Repeat the lines below exactly as written, please, from the line with "Write part 3" to the line with "return material", both lines included, and no others.

SOURCE RECORDS
--------------------------------------------------
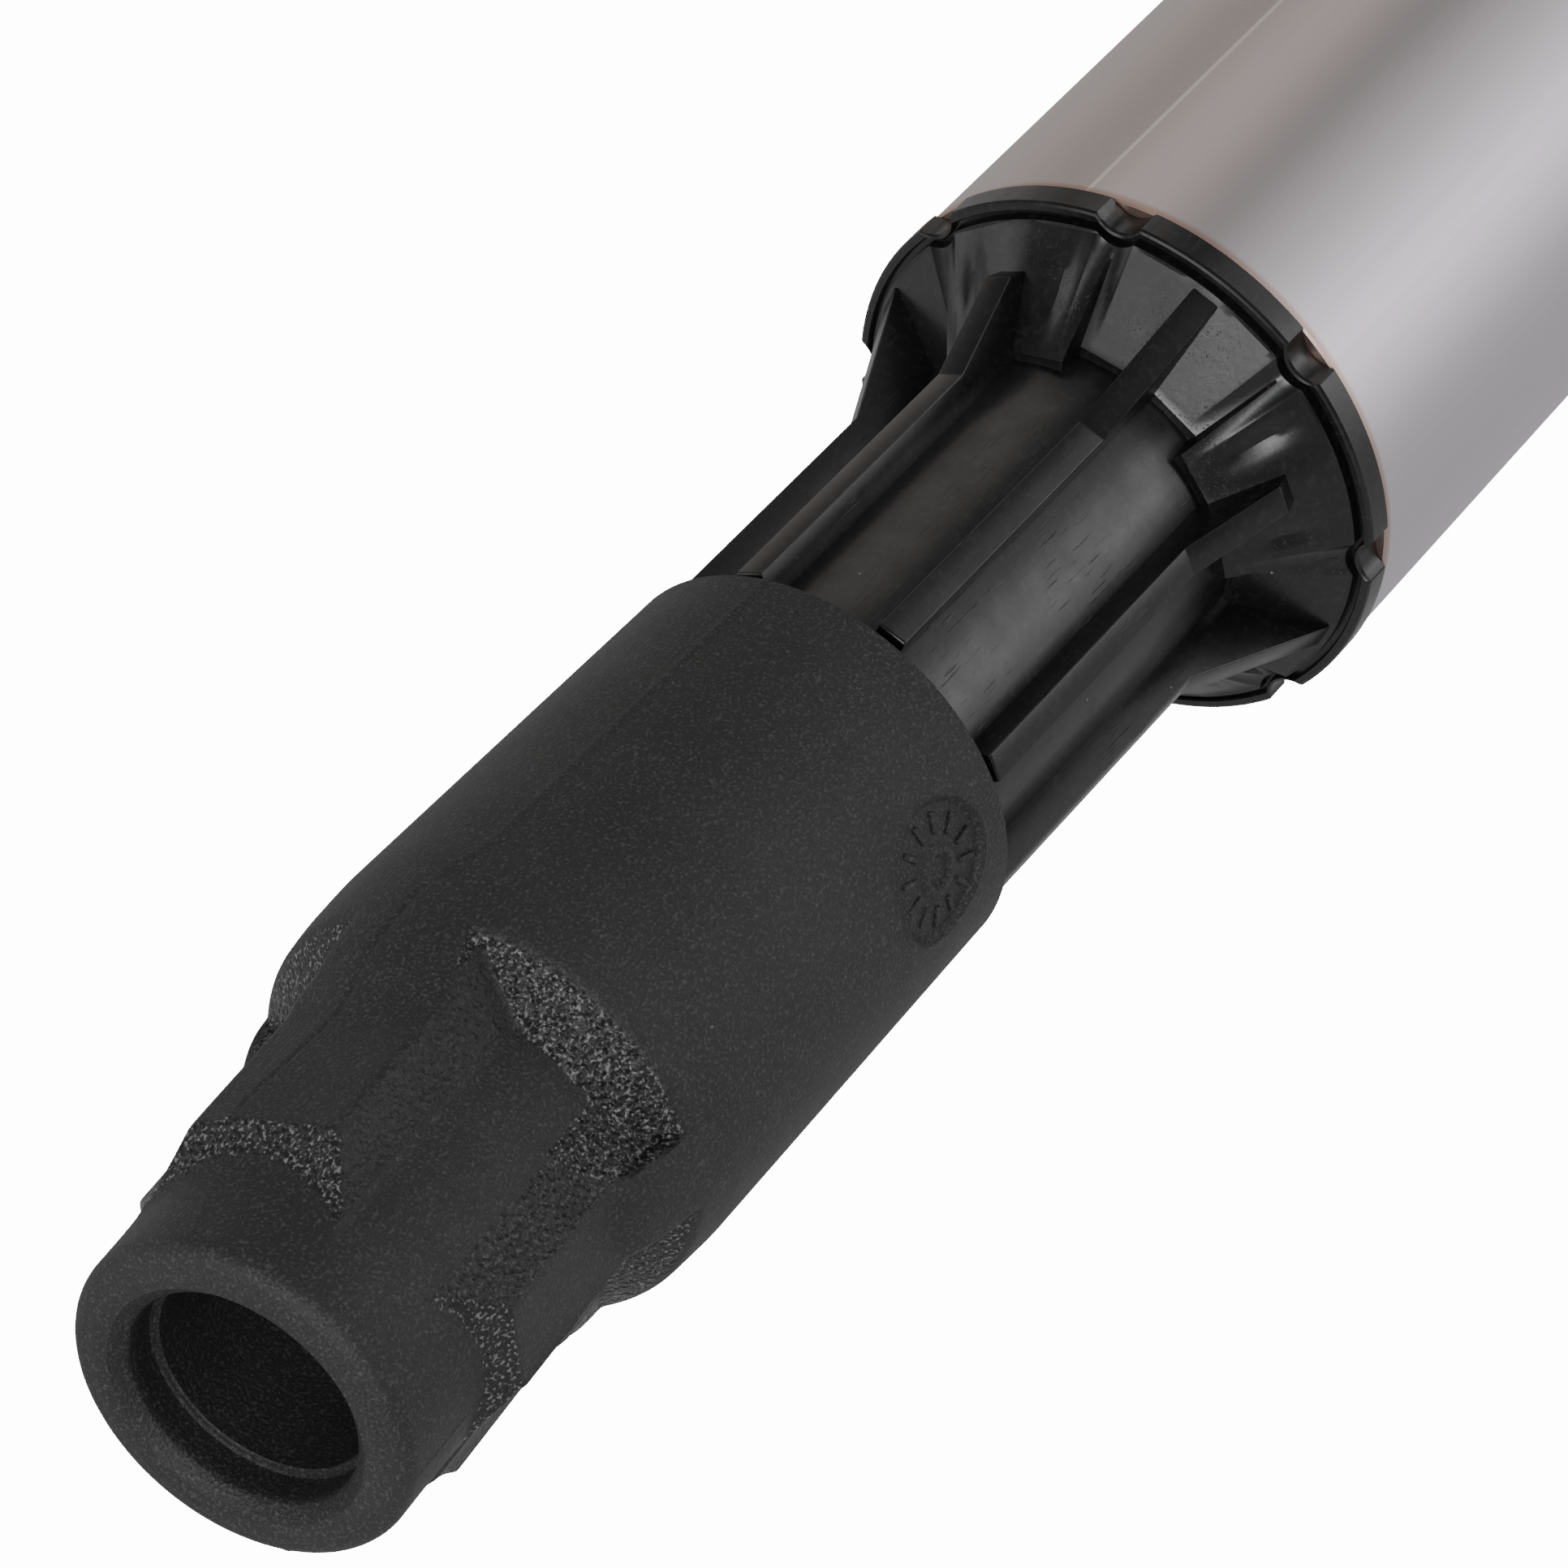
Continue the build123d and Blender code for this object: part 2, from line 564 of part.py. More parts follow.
--------------------------------------------------
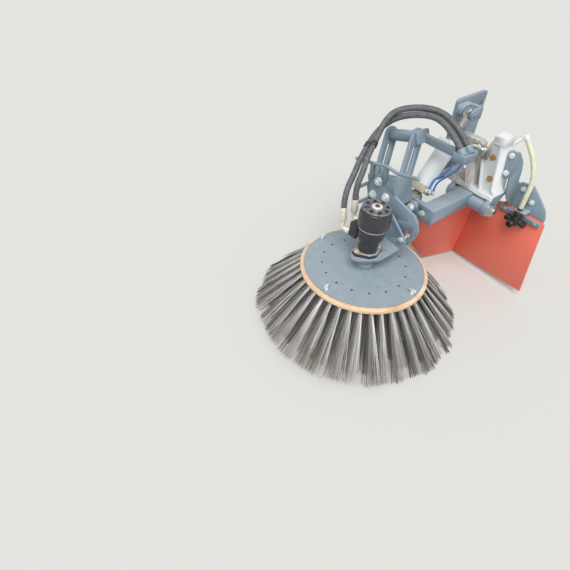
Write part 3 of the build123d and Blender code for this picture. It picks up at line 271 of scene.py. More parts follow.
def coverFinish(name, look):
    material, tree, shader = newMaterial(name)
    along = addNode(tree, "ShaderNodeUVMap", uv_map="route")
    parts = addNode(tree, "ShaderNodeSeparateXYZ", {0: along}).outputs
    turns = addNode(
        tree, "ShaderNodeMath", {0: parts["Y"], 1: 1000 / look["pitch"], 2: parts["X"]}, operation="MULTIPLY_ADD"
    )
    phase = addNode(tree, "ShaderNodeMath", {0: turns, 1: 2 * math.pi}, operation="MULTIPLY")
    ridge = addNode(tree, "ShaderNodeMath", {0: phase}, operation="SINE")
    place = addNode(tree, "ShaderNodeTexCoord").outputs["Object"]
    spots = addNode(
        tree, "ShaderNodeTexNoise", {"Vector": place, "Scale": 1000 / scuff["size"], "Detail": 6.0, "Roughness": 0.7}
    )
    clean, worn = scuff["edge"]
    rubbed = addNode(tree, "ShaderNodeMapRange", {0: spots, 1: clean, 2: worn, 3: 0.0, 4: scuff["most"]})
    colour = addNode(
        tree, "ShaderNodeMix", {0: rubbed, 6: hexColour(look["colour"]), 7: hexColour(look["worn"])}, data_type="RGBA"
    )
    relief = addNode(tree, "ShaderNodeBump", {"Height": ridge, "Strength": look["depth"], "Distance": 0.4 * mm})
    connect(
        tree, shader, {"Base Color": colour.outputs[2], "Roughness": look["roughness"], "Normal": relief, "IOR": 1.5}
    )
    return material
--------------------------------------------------
REPLY
Write part 3 of the build123d and Blender code for this picture. It picks up at line 271 of scene.py. More parts follow.
def coverFinish(name, look):
    material, tree, shader = newMaterial(name)
    along = addNode(tree, "ShaderNodeUVMap", uv_map="route")
    parts = addNode(tree, "ShaderNodeSeparateXYZ", {0: along}).outputs
    turns = addNode(
        tree, "ShaderNodeMath", {0: parts["Y"], 1: 1000 / look["pitch"], 2: parts["X"]}, operation="MULTIPLY_ADD"
    )
    phase = addNode(tree, "ShaderNodeMath", {0: turns, 1: 2 * math.pi}, operation="MULTIPLY")
    ridge = addNode(tree, "ShaderNodeMath", {0: phase}, operation="SINE")
    place = addNode(tree, "ShaderNodeTexCoord").outputs["Object"]
    spots = addNode(
        tree, "ShaderNodeTexNoise", {"Vector": place, "Scale": 1000 / scuff["size"], "Detail": 6.0, "Roughness": 0.7}
    )
    clean, worn = scuff["edge"]
    rubbed = addNode(tree, "ShaderNodeMapRange", {0: spots, 1: clean, 2: worn, 3: 0.0, 4: scuff["most"]})
    colour = addNode(
        tree, "ShaderNodeMix", {0: rubbed, 6: hexColour(look["colour"]), 7: hexColour(look["worn"])}, data_type="RGBA"
    )
    relief = addNode(tree, "ShaderNodeBump", {"Height": ridge, "Strength": look["depth"], "Distance": 0.4 * mm})
    connect(
        tree, shader, {"Base Color": colour.outputs[2], "Roughness": look["roughness"], "Normal": relief, "IOR": 1.5}
    )
    return material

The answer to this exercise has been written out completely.